THIS SECURITY HAS NOT BEEN REGISTERED UNDER THE SECURITIES ACT OF 1933 (AS AMENDED, THE “ACT”) OR UNDER THE SECURITIES LAWS OF ANY STATE. THIS SECURITY MAY NOT BE TRANSFERRED, SOLD, OFFERED FOR SALE, PLEDGED OR HYPOTHECATED: (A) IN THE ABSENCE OF (1) AN EFFECTIVE REGISTRATION STATEMENT UNDER THE ACT, (2) AN EXEMPTION OR QUALIFICATION UNDER THE ACT AND OTHER APPLICABLE SECURITIES LAWS OR (3) DELIVERY TO THE COMPANY OF AN OPINION OF COUNSEL REASONABLY SATISFACTORY TO THE COMPANY THAT SUCH REGISTRATION IS NOT REQUIRED; AND (B) WITHIN THE UNITED STATES OR TO ANY U.S. PERSON, AS EACH OF   THOSE TERMS IS DEFINED IN REGULATION S UNDER THE ACT, DURING THE 40 DAYS FOLLOWING CLOSING OF THE PURCHASE. ANY ATTEMPT TO TRANSFER, SELL, PLEDGE OR HYPOTHECATE THIS SECURITY IN VIOLATION OF THESE RESTRICTIONS SHALL BE VOID.

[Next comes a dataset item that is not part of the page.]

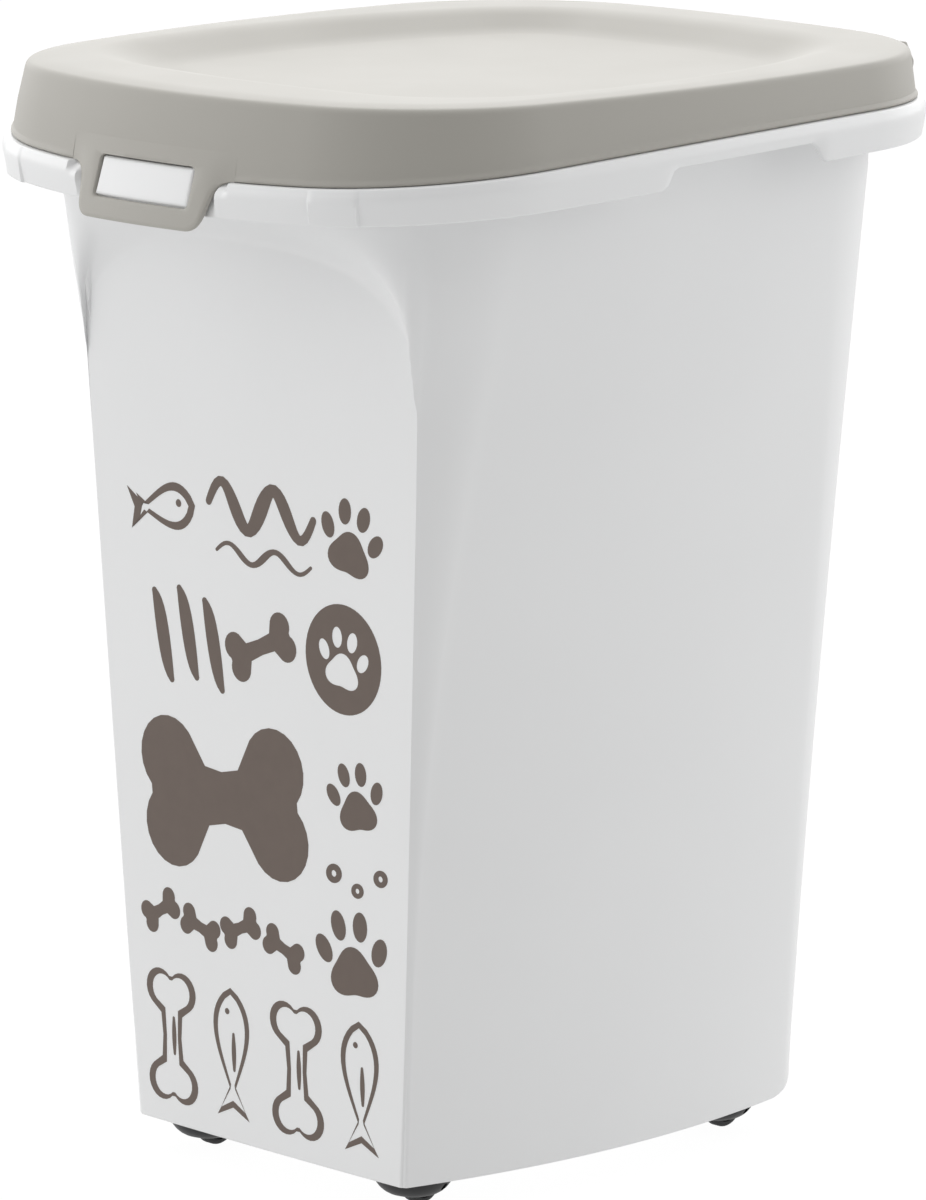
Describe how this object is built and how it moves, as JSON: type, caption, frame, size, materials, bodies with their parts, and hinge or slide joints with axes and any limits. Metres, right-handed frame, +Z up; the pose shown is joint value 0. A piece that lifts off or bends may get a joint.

e)Conditions to Company's Obligations to Affect the Closing. The obligation of the Company to issue and sell the Purchased Shares to each Purchaser as contemplated by this Agreement is subject to the satisfaction, on or before the Closing Date, of each of the following conditions, any of which may be waived in writing by the Company in its sole discretion: 

f)The representations and warranties of such Purchaser contained in Section 2.2 of this Agreement shall have been true and correct in all material respects on the date of this Agreement and on and as of the Closing Date; and such Purchaser shall have performed and complied in all material respects with all, and not be in breach or default in any material respect under any, agreements, covenants, conditions and obligations contained in this Agreement that are required to be performed or complied with on or before the Closing Date. 

 

ARTICLE II

REPRESENTATIONS AND WARRANTIES

Section 2.1 Representations and Warranties of the Company.

The Company hereby represents and warrants to each Purchaser, as of the date hereof and as of the Closing Date, as follows:

a)Due Formation. The Company is a company duly incorporated as an exempted company with limited liability, validly existing and in good standing under the laws of the state of Nevada. The Company has all requisite power and authority to carry on its business as it is currently being conducted.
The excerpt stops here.